Unfortunately, my observations also suggested that (3) newbies often don't know how to interact with works like Maya's and Oberon's. Well, I should qualify that. Bryn Oh once commented to me that hardly anyone seems to realize that they can interact with artwork. The fact is, there are people who've been in SL for three years and don't know how to edit a prim or even operate their AO. Newbies probably have additional hurdles in the obscure way Viewer 2 does things, let alone the rest of their learning curve; if they don't understand what it means to sit on things, perhaps explanatory notecards won't help them; also, for whatever reason, often they often don't reply when spoken to. (OK, one immediately asked me to suck his dick. On the other hand, someone else decided to friend me and then talk. Go figure.)

I don't quite know where I'm going with this, since I'm not interested in bemoaning straightforward realities, and obviously the notion of dumbing down SL art is absurd. But I wonder a bit about the game element in SL. Much as I detest the notion of "gamification" (still more the word!), people do like challenges with rewards. The UWA art contests seem to have generated a certain kind of energy among artists, and some exceptional art in the process. Is there a way to create a culture in which SL art is also about play and competition for its audience?

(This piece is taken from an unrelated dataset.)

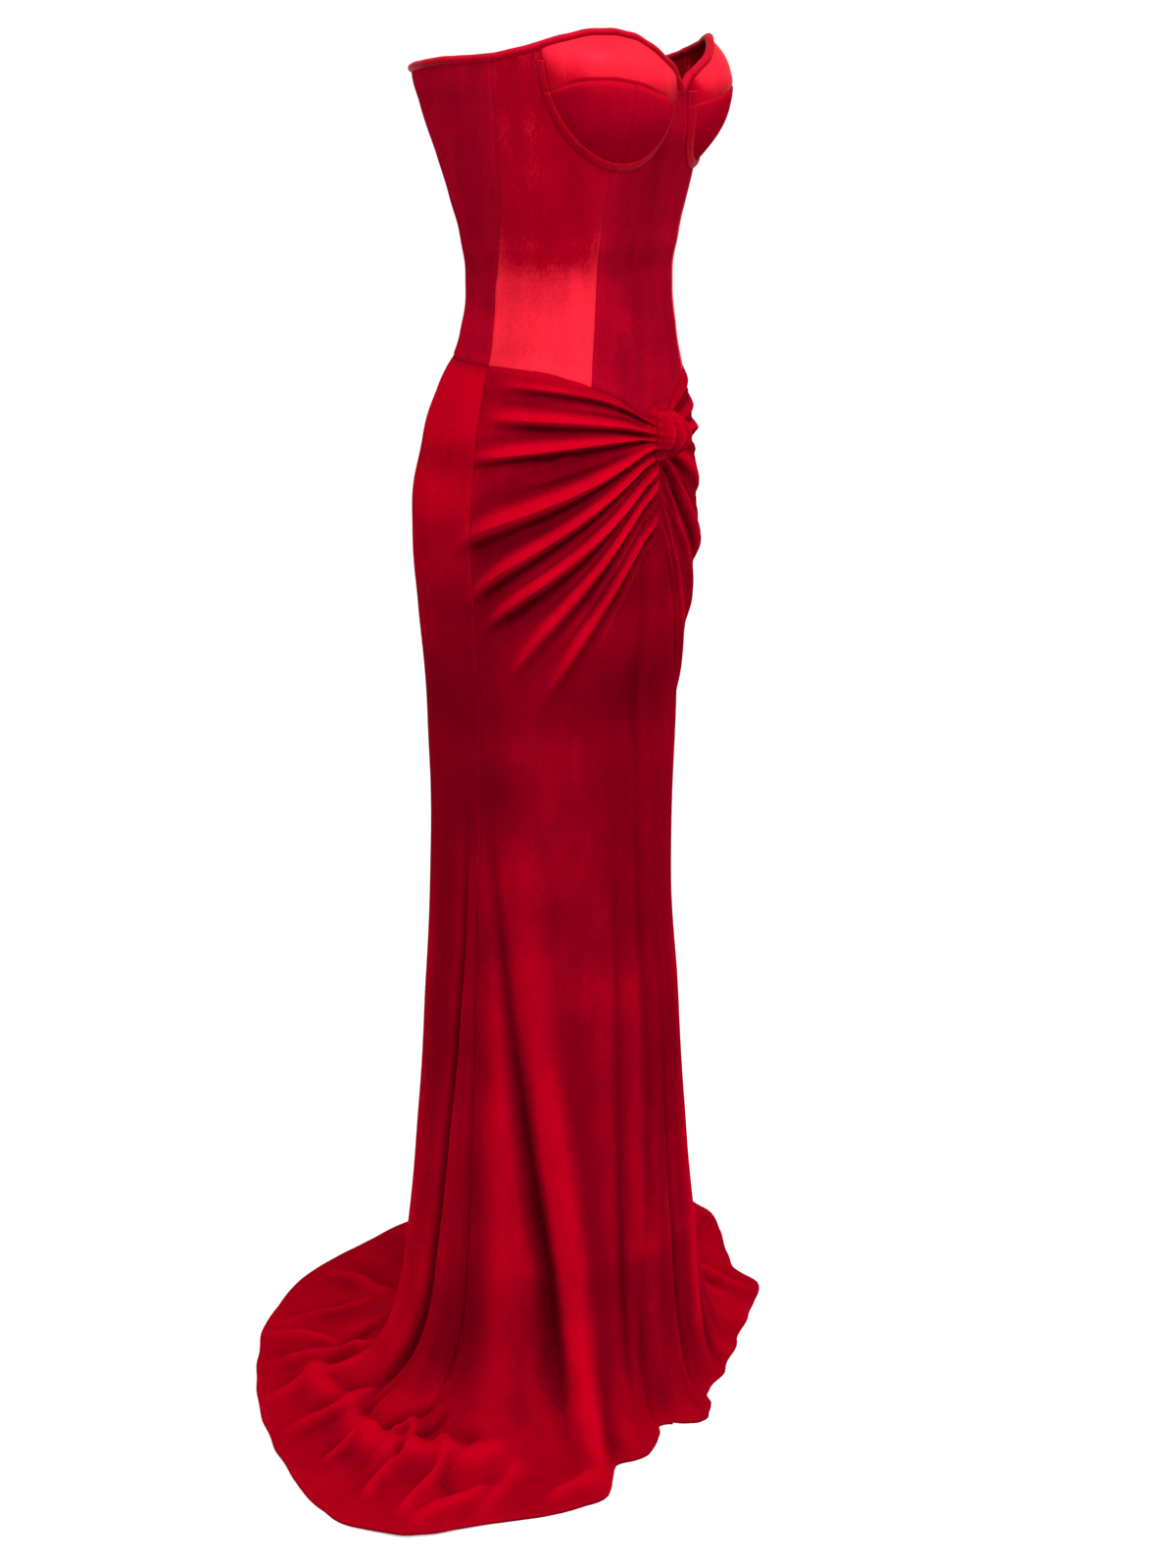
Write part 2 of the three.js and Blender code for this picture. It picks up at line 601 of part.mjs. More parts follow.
function backCorners(side) {
  const rows = [];
  const low = lowerHeight(FAN_LIMIT, 0);
  for (let i = 0; i < SKIRT_GRID.upperSteps; i += 1) {
    const part = i / SKIRT_GRID.upperSteps;
    rows.push((turn) => mix(read(WAIST_SEAM, turn) - SEAM_GAP / 2, low, part));
  }
  for (let i = 0; i <= SKIRT_GRID.lowerSteps; i += 1) rows.push(() => lowerHeight(FAN_LIMIT, i));
  return rows.map((heightAt) => {
    const row = [];
    for (let j = 0; j <= SKIRT_GRID.backTurns; j += 1) {
      const share = j / SKIRT_GRID.backTurns;
      const height = heightAt(mix(read(SIDE_SEAM, 1050), 180, share));
      const from = pastSeam(plainFace, side * read(SIDE_SEAM, height), height, side);
      const to = pastSeam(plainFace, side * 180, height, -side);
      row.push([mix(from, to, share), height]);
    }
    return row;
  });
}

function addSkirt() {
  const right = frontCorners(wrapFace, 1, (h) => read(WRAP_EDGE, h));
  const left = frontCorners(plainFace, -1, (h) => read(WRAP_EDGE, h) + UNDERLAP_TURN);
  add("skirt_front_right", wall(wrapFace, right, SKIRT_CLOTH), SKIRT_LOOK);
  add("skirt_front_left", wall(plainFace, left, SKIRT_CLOTH), SKIRT_LOOK);
  add("skirt_back_right", wall(plainFace, backCorners(1), SKIRT_CLOTH), SKIRT_LOOK);
  add("skirt_back_left", wall(plainFace, backCorners(-1), SKIRT_CLOTH), SKIRT_LOOK);
}

// The band of cloth that wraps the gathers at the centre front
const KNOT = {
  turns: [-10, 10], heights: [962, 1010], stand: 28, base: 7.4, ribs: 5, ribRise: 1.3, slantTurn: 3,
  archPower: 0.62, sideFall: 0.85, seamDip: 4, dipTurn: 9, rows: 10, columns: 17,
};

function addKnot() {
  const { rows, columns } = KNOT;
  const outer = [];
  const inner = [];
  const place = (across, up, inset) => {
    const turn = mix(KNOT.turns[0], KNOT.turns[1], across) + mix(KNOT.slantTurn, -KNOT.slantTurn, up);
    const height = mix(KNOT.heights[0] + inset, KNOT.heights[1] - inset, up);
    const edge = Math.abs(2 * across - 1);
    const arch = Math.max(Math.sin(up * Math.PI), 0) ** KNOT.archPower;
    const rib = KNOT.ribRise * Math.cos(across * KNOT.ribs * 2 * Math.PI);
    const middle = arch * (1 - edge ** 3);
    const stand = (KNOT.stand - inset) * arch * (1 - KNOT.sideFall * edge ** 3) + rib * arch;
    return gownPoint(turn, height, KNOT.base + stand - middle * gatherRise(turn, height));
  };
  for (let i = 0; i <= rows; i += 1) {
    for (let j = 0; j <= columns; j += 1) {
      outer.push(place(j / columns, i / rows, 0));
      inner.push(place(j / columns, i / rows, SKIRT_CLOTH));
    }
  }
  add("knot_wrap", shell(outer, inner, rows + 1, columns + 1), SKIRT_LOOK);
}

for (const [side, hand] of [[1, "right"], [-1, "left"]]) {
  addBodice(side, hand);
  addCup(side, hand);
  addCasing(side, hand);
}
addBinding();
addSkirt();
addKnot();

export default gown;
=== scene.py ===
import math
import bpy
import numpy as np
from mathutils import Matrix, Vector


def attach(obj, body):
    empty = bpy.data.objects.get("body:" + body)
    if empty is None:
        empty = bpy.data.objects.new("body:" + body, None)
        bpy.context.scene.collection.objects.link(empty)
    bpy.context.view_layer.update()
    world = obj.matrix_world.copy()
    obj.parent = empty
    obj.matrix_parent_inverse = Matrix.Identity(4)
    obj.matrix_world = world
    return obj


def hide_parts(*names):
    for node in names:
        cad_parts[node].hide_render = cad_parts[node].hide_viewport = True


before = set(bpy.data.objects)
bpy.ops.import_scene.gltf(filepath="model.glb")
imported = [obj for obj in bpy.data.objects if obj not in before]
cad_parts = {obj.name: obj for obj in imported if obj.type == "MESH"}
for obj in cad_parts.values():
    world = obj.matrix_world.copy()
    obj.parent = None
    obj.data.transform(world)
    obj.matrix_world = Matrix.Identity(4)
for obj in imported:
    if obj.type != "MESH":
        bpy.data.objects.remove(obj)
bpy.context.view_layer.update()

# Strapless mermaid gown. Lengths in the tables are millimetres and MM turns them into metres.
# Heights are above the floor. Turns are degrees round the body's axis from the centre front
# toward the wearer's right, which is -X.
MM = 0.001
WAIST_HEIGHT = 1133
BODICE_CLOTH = 2.6
SKIRT_CLOTH = 2.0
SEAM_GAP = 0.3

SECTIONS = [
    # height, half width, front depth, back depth, squareness of the front, and of the back
    (1375, 143, 113, 141, 2, 2.5), (1335, 146, 127, 139, 2, 2.5), (1300, 143, 125, 132, 2, 2.4),
    (1250, 138, 113, 113, 2.1, 2.3), (1210, 132, 101, 98, 2.2, 2.3), (1170, 126, 92, 88, 2.2, 2.2),
    (1133, 122, 87, 84, 2.2, 2.2), (1085, 126, 90, 90, 2.2, 2.2), (1035, 143, 94, 112, 2.2, 2.2),
    (975, 158, 99, 131, 2.2, 2.2), (900, 166, 101, 141, 2.2, 2.2), (820, 159, 97, 138, 2.2, 2.2),
    (700, 145, 83, 133, 2.2, 2.2), (560, 139, 83, 136, 2.1, 2.1), (430, 142, 91, 140, 2.1, 2.1),
    (300, 151, 99, 146, 2, 2), (170, 162, 110, 154, 2, 2), (0, 186, 132, 178, 2, 2),
]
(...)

In other news, at the last two parties, the Split Screen sim filled and people weren't able to get in (sometimes including the artists). With a limit of 20 people, a homestead sim is pretty easy to close, but I'd prefer not to turn people away -- and since Split Screen shares the sim with residents, keeping them out would create serious problems. For that reason I grabbed an opportunity to rent a parcel on an adjacent sim and make it contiguous with Split Screen. That way, people can spread out onto two different homesteads, doubling my party capacity. The parcel is called Split Screen Event Horizon.